This old post of stinger's made me think. It's not alone, many people ask similarly, how come an image is under copyright if it had no notice. And the answer, of course, is 'if it has no notice, it doesn't mean it's public domain'. Which is correct today. But there's one thing I want to say: in US, this has become true in the last few decades. People's assumption that you need notice for copyright used to be true, for hundreds of years of copyright law.

Here is a timeline, so we can see what happened.[1]

Pre-1790: English law, statute of Anne
In order to secure a copyright, it
- required registration
- required deposit of copies
- required notice
.

1790: First copyright act
- required registration
- required deposit of copies

- didn't require notice on all copies, but it required running announcements for 4 weeks in newspapers, with the work and author.

All the works for which any one requirement wasn't fulfilled, fell in the public domain.

1802 - amendment
- required registration
- required deposit of copies

- required running announcements for 4 weeks in newspapers, with the work and author.
- required copyright notice
- false notice was also punishable.
($100 fine, while damages for infringement were $1 per copy)

1831 - major revision
- required registration
- required deposit of copies
- required notice on all copies.

(gave up announcement to the public, in newspapers, for the new claim of copyright)

1865 - amendment
- added protection of photographs
Requirements unchanged.

1870 - major revision
- required registration
- required deposit of copies
- required notice as prerequisite to infringement actions
.

1897 - amendments
- required registration
- required deposit of copies
- required notice as prerequisite to infringement actions
- false notice punishable, including fraudulent copyright notice over public domain works.


1909 copyright act
- required registration
- required deposit of copies
- required notice.


Copyright started only at first publication with notice. First publication without notice = public domain.

1976 - current copyright act, first version
- required notice, though with some flexibility for inadvertent publishing without notice
- didn't require registration and deposit of copies anymore, but for statutory damages they were mandatory.


1988 - amendment, Berne convention implementation act
- didn't require notice anymore.
- double the statutory damages.

Berne implementation act became effective in 1989.

So, here we are. When stinger's lawyers told him decades ago to be careful of works falling into public domain if without notices (I assume), they were right. The law changed within our generation. It was true or close enough to true for about 200 years in US, and it became false about 25 years ago.

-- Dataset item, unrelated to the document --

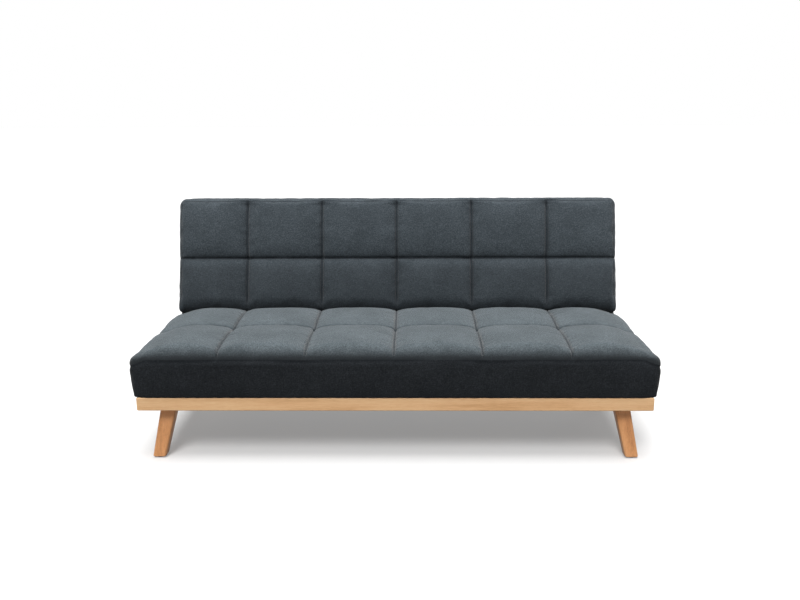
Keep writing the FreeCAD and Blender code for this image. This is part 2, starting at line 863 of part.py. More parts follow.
save("back_lower_member", raised(back_long_member(back_frame_near)))
save("back_upper_member", raised(back_long_member(back_frame_far - back_member)))
save_pair("back_side_member", raised(back_side_member()))
save("back_cross_members", [raised(member) for member in both_sides(back_cross_member())])
save("back_webbing", [raised(strap) for strap in webbing()])
save("back_panel", raised(back_panel()))
save("back_foam", raised(back_foam()))
save("back_cover", raised(back_cover()))

save_pair("seat_plate", seat_plate())
save_pair("back_plate", raised(back_plate()))
save("pivot_pins", both_sides(pivot_pin()))
save("pivot_washers", both_sides(pivot_washer()))
save_pair("pawl", pawl())
save("pawl_pins", both_sides(pawl_pin()))
seat_bolts = [at_hinge(bolt_x(seat_frame_x, y, z)) for y, z in seat_bolt_places()]
back_bolts = [raised(bolt_x(back_frame_x, y, z)) for y, z in back_bolt_places()]
save("seat_plate_bolts", [copy for bolt in seat_bolts for copy in both_sides(bolt)])
save("back_plate_bolts", [copy for bolt in back_bolts for copy in both_sides(bolt)])
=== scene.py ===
import json
import math

import bpy
from mathutils import Matrix, Vector, noise


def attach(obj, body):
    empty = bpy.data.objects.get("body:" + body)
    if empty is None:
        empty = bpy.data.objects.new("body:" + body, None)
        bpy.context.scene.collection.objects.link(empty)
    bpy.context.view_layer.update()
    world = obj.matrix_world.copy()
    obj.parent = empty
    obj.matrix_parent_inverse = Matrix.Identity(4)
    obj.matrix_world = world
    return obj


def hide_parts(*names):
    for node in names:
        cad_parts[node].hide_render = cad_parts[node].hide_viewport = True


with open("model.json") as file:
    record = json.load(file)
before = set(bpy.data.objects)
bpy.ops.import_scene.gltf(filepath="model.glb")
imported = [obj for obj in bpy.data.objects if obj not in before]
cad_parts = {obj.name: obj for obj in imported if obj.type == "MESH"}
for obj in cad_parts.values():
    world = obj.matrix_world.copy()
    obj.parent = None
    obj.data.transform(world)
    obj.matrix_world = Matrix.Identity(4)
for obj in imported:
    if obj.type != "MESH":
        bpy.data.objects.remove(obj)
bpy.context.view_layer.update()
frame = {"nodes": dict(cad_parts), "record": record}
scene = bpy.context.scene
nodes = frame["nodes"]

# Camera, fitted to the photograph
CAMERA = Vector((0.0643, -3.0726, 1.2331))
YAW, PITCH, ROLL = math.radians(0.904), math.radians(13.7946), math.radians(-0.294)
LENS, SENSOR = 37.56, 36.0

# The hinge that the back turns about, and how far the back is raised from lying flat
HINGE = Vector((0.0, 0.189154, 0.368))
RISE = math.radians(74.5)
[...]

Look at these numbers. 200 years versus 25, is, to me, mind boggling. The assumptions built on how you obtain or prove copyright went upside down in one generation. It is extremely interesting, and in my opinion, the notice requirement has shaped the cultural behaviors and understanding. Very recently, I read a pre-publication version of a law article on this exact issue, What Notice Did, where the author, a law professor, says "many   Americans   are   unaware   [that copyright is now automatic], believing   instead   that registration  and  copyright  notice  are  required  to  secure a copyright". Not only non-lawyers, she even adds: (my emphasis)
Quote
When  I  presented  an  early  version  of  this  project  at  a  faculty  lunch,  I  began  by explaining  that  while  copyright  protection  is  now  automatic,  U.S.  law  used  to  require publication, notice, and registration in order to secure a copyright. My colleagues, brilliant lawyers  all  and  most  of  them  too  young  to  have  run  into  copyright  law  before  1976, expressed great surprise that copyright protection no longer required publication, notice, or registration.

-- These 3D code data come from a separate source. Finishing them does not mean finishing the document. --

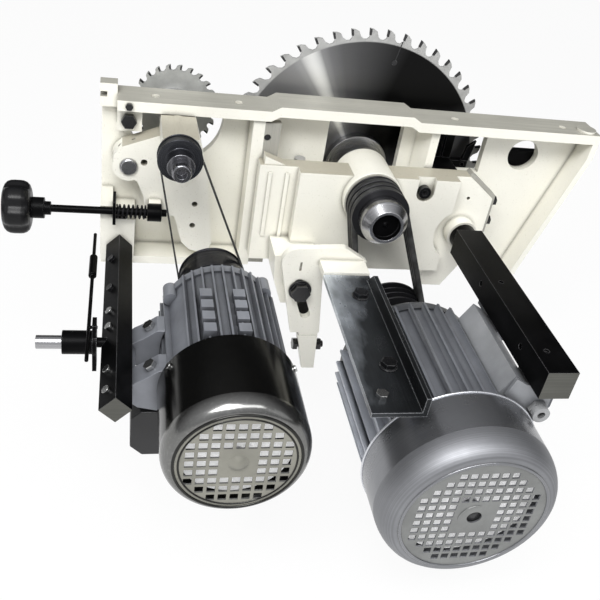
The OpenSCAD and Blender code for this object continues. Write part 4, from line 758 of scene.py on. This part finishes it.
class SawMotors(bpy.types.Operator):
    """Motor castings, fan covers, boxes and what shows inside"""
    bl_idname = "saw.motors"
    bl_label = "Motors"

    def execute(self, context):
        made = finishes(context)
        edge, small = made.machined_edge, made.small_edge
        large_motor = softened("main_motor_housing", "dark_motor_paint", edge)
        left = centre_of("main_motor_pulley")[0] - 0.070
        # Painted light: the left side of the large motor takes a lighter copy of its paint.
        refaced(large_motor, "painted_light_side", lambda c, n: c[0] < left)
        small_motor = softened("scoring_motor_housing", "motor_paint", edge)
        above = centre_of("scoring_motor_pulley")[2] + 0.0755
        # Painted highlight: the top faces of the small motor's pads take a lighter copy of its paint.
        refaced(small_motor, "painted_pad_highlight", lambda c, n: c[2] > above and n[2] > 0.9)
        softened("main_motor_end_shield", "shield_paint", edge * 2)
        softened("scoring_motor_foot", "motor_paint", edge * 2)
        self.large_cover()
        self.small_cover()
        softened("main_terminal_box", "box_paint", edge * 1.5)
        softened("scoring_terminal_box", "black_box", edge * 2)
        softened("cable_gland", "grey_plastic", small)
        for inner, finish in (("fan", "glowing_fan_nylon"), ("rotor", "turned_steel"),
                              ("motor_stator", "copper_winding"), ("motor_bearings", "turned_steel")):
            for motor in ("main", "scoring"):
                painted(f"{motor}_{inner}", finish)
        return {"FINISHED"}

    def large_cover(self):
        """Silver cover with a rolled edge, a bead round its face, a raised arc over its middle and a dark
        disc behind its centre hole."""
        node = "main_fan_cover"
        cover, (low, high), axis = creased(node, "silver_cover"), corners(node), axis_of(node)
        front, radius = low[1], (high[0] - low[0]) / 2
        refaced(cover, "silver_shoulder", lambda c, n: front + NEAR < c[1] < front + 0.0345)
        refaced(cover, "silver_face", lambda c, n: c[1] < front + NEAR)
        hoop("cover_rolled_edge", axis, high[1] - 0.002, radius + 0.0003, 0.0014, "cover_bright", node)
        hoop("cover_face_bead", axis, front, radius * 0.80, 0.0021, "silver_cover", node, 0.7)
        disc = np.array([[0.0005, 0.0027], [0.0105, 0.0027], [0.0105, 0.0040], [0.0005, 0.0040]])
        lathe("large_cover_hub", axis, disc + [0.0, front], "black_box", node)
        start, sweep = np.radians([78, 110])
        hoop("cover_raised_arc", axis, front, 0.0195, 0.0014, "silver_face", node, 0.8, start, sweep)

    def small_cover(self):
        """Black cover with a painted highlight on its shoulder, two beads round its face and a pressed dome
        in its middle.
        """
        node = "scoring_fan_cover"
        cover, front, axis = creased(node, "black_cover"), corners(node)[0][1], axis_of(node)
        # Painted highlight: the shoulder of the black cover takes a lighter copy of its plating.
        refaced(cover, "painted_shoulder_highlight", lambda c, n: front + NEAR < c[1] < front + 0.024)
        refaced(cover, "olive_face", lambda c, n: c[1] < front + NEAR)
        hoop("small_cover_outer_bead", axis, front, 0.0672, 0.0017, "black_cover", node, 0.8)
        hoop("small_cover_inner_bead", axis, front, 0.0618, 0.0011, "black_cover", node, 0.8)
        t = np.linspace(0, 1, 24)
        radii, rise = 0.0125 - 0.0115 * t ** 1.1, 0.0056 * np.sin(t * np.pi / 2) ** 1.5
        dome = np.concatenate([[[0.001, 0.0010]], together(radii, 0.0006 - rise)])
        lathe("small_cover_dome", axis, dome + [0.0, front], "olive_face", node)


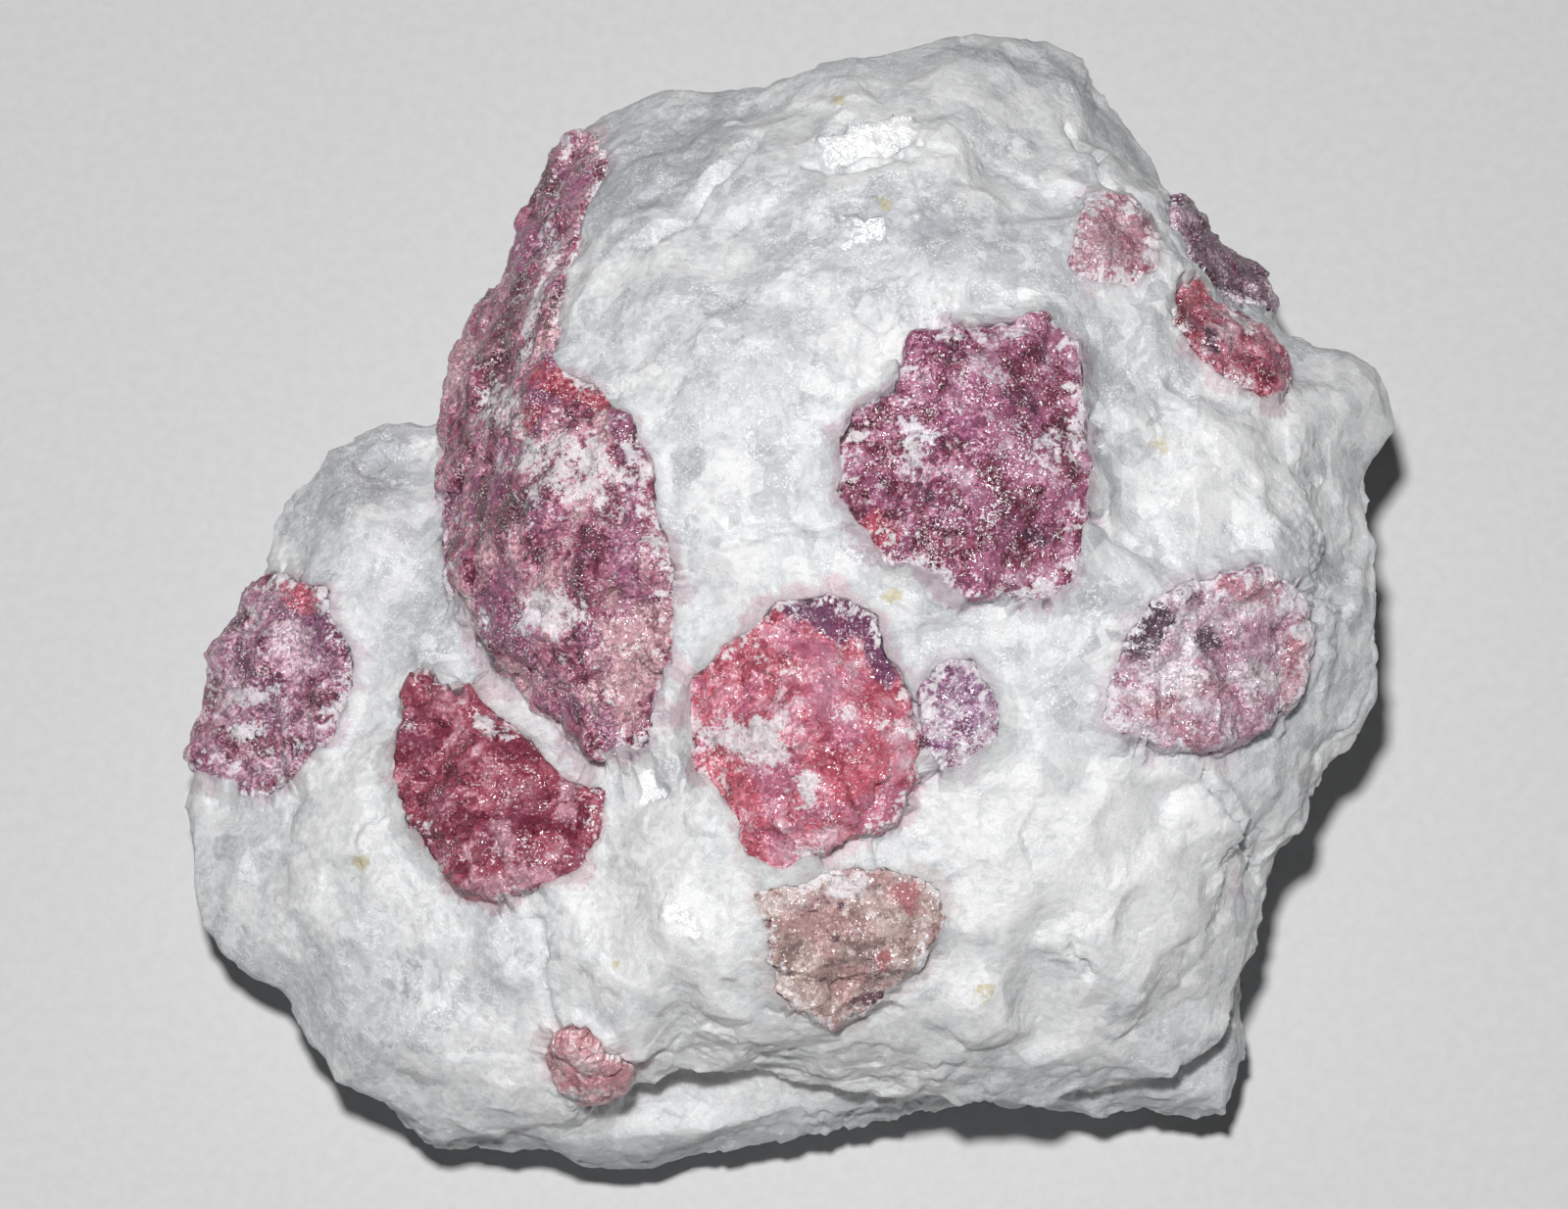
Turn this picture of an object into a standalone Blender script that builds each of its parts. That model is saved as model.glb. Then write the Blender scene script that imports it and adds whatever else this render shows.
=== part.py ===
"""Pink tourmaline crystals in a broken block of white feldspar.

The block is modelled as it came about: one solid mass, broken all round, which is then parted.
Each crystal is the share of the mass inside its own column, and the matrix is what is left,
with a hair gap around every crystal. All surfaces are rough breaks, and only the foot is flat.

Tables are in millimetres and the scene is in metres. +Z is up and the block rests on Z = 0,
+X is to the right and +Y is away from the viewer. The origin is under the middle of the block.
"""

from typing import NamedTuple

import bmesh
import bpy
from mathutils import Vector, noise
from mathutils.geometry import delaunay_2d_cdt, tessellate_polygon

MM = 0.001

# Driving dimensions, in millimetres.
CRYSTAL_GAP = 0.3            # air between a crystal and its pocket
COLUMN_TOP = 46.0            # above the highest point of the block
SHOULDER_RISE = 8.0          # a crystal keeps its outline down to here, then it narrows
END_TILT = 0.08              # a crystal's end slants by this for each millimetre it leans
FOOT_SINK = 1.5              # what the flat foot takes off the footing
BLOCK_GRAIN = 1.1            # spacing of the points that carry the break surface
SLAB_SWELL = 0.45            # what the rounding of that grain takes off the slab's rim
STEP_WIDTH = 0.35            # a step between two patches is this share of their width
SLAB_UNDERSIDE = 7.0         # the upper slab ends here, inside the footing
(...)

Of course, I would say, people don't know. Notice used to mean something, and something essential, and it's only within our generation that Congress changed it to mean squat. And with it, the idea of infringing behavior, because behaviors that weren't infringing became infringing, in 1978/1989, and, there's no good way anymore to know who can license the work. As for innocent infringement, what can I say, that too changed with it.

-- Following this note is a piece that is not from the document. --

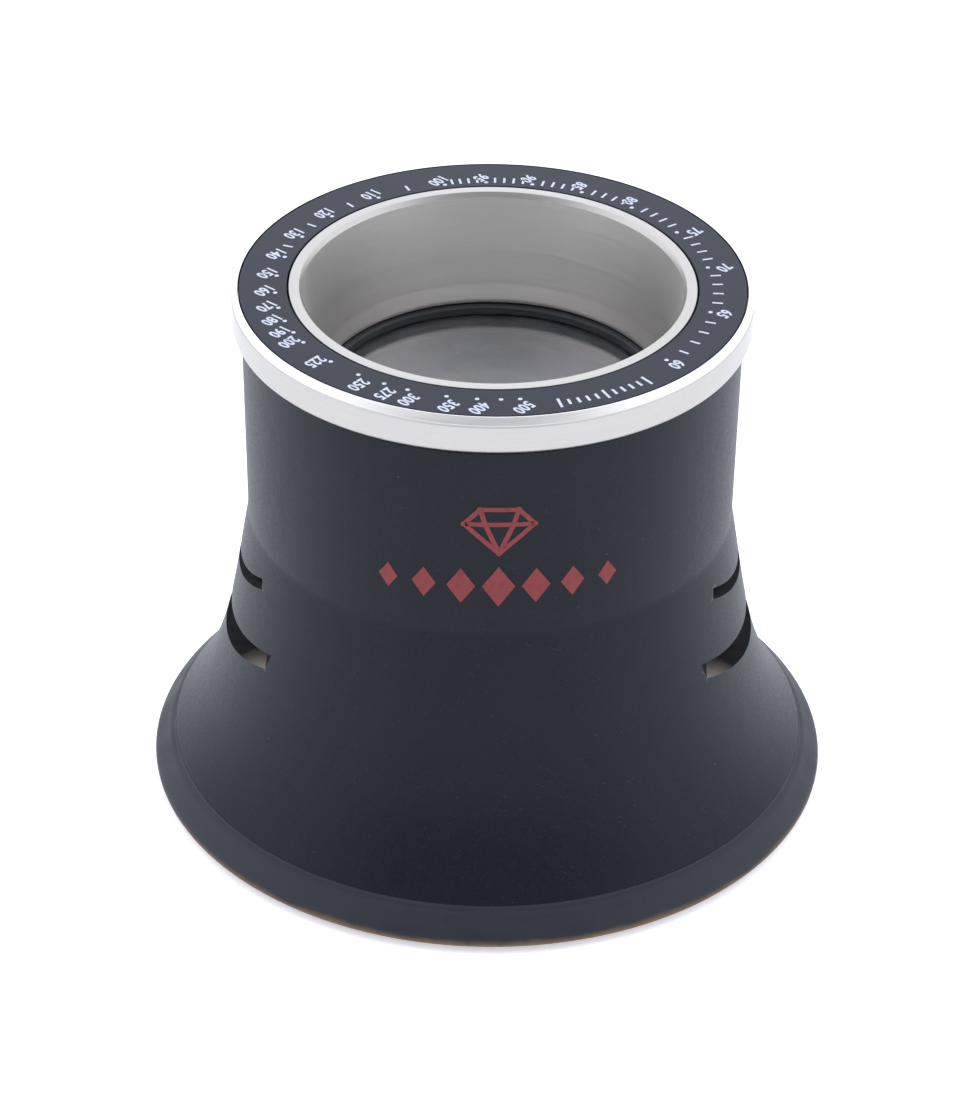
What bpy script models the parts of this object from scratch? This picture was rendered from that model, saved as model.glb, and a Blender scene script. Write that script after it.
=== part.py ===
"""Jewellers' eye loupe: a flared eyecup, and a lens cell with a scale bezel that screws into its front.

Metres, +Z up along the optical axis. The origin is the centre of the eye rim's flat underside, on which the loupe
stands; the bezel is at the top and -Y is the front. The outlines below are (radius, height) pairs in millimetres.
"""

import math

import bmesh
import bpy
from mathutils import Vector
from mathutils.geometry import interpolate_bezier

MM = 0.001
SIDES = 48  # sides of every turned piece, the same on all of them so that running gaps stay even
WELD = 1e-6
SHARP = math.radians(28)
GAP = 0.10  # between pieces that rest on each other

# Heights along the optical axis
TOP = 30.5
INSERT_THICKNESS = 0.62
BEZEL_BOTTOM = 28.38
CUP_TOP = 28.24
SEAL_FLOOR = 27.2
BORE_BOTTOM = 20.75
KINK = 16.8
FLARE_TOP = 13.1
BARREL_BOTTOM = 17.2

# Eyecup
CUP_TOP_R = 13.51
KINK_R = 13.37
FLARE_TOP_R = 13.97
FLARE_END = Vector((17.80, 2.28))
FLARE_END_SLOPE = math.radians(52.1)
FLARE_HANDLES = (4.95, 3.66)
FLARE_STEPS = 8
WALL = 0.8
THREAD_BORE_R = 11.70
SEAL_BORE_R = 12.30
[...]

It's necessary, of course, to tell people that now the behavior of copying images found without notice is infringing if the images are under copyright.[2] Just it seems worth to note:
- now you can't tell which is under copyright and which isn't! Notice did serve that much: notification to people of a claim of it. Observe registration isn't required either, though useful; deposit copies are not public, and not even identification of the work/author is.
- it might not be surprising to those of you who saw me criticizing Getty lately, that I would be happy to see the law bring back the penalties for fraudulent copyright notices over public domain works.
- it's odd to see the righteous tone of extortion letters (and Getty/LCS FAQs etc), who patronize people as if they're guilty for daring to think that copyright wouldn't exist without notices, when most of US copyright law history threw such works in the public domain. And, according to Prof. Litman, even lawyers don't always know what's up with that.
- I agree with the idea I've seen here multiple times, that the law should make innocent infringement have zero damages. At least that.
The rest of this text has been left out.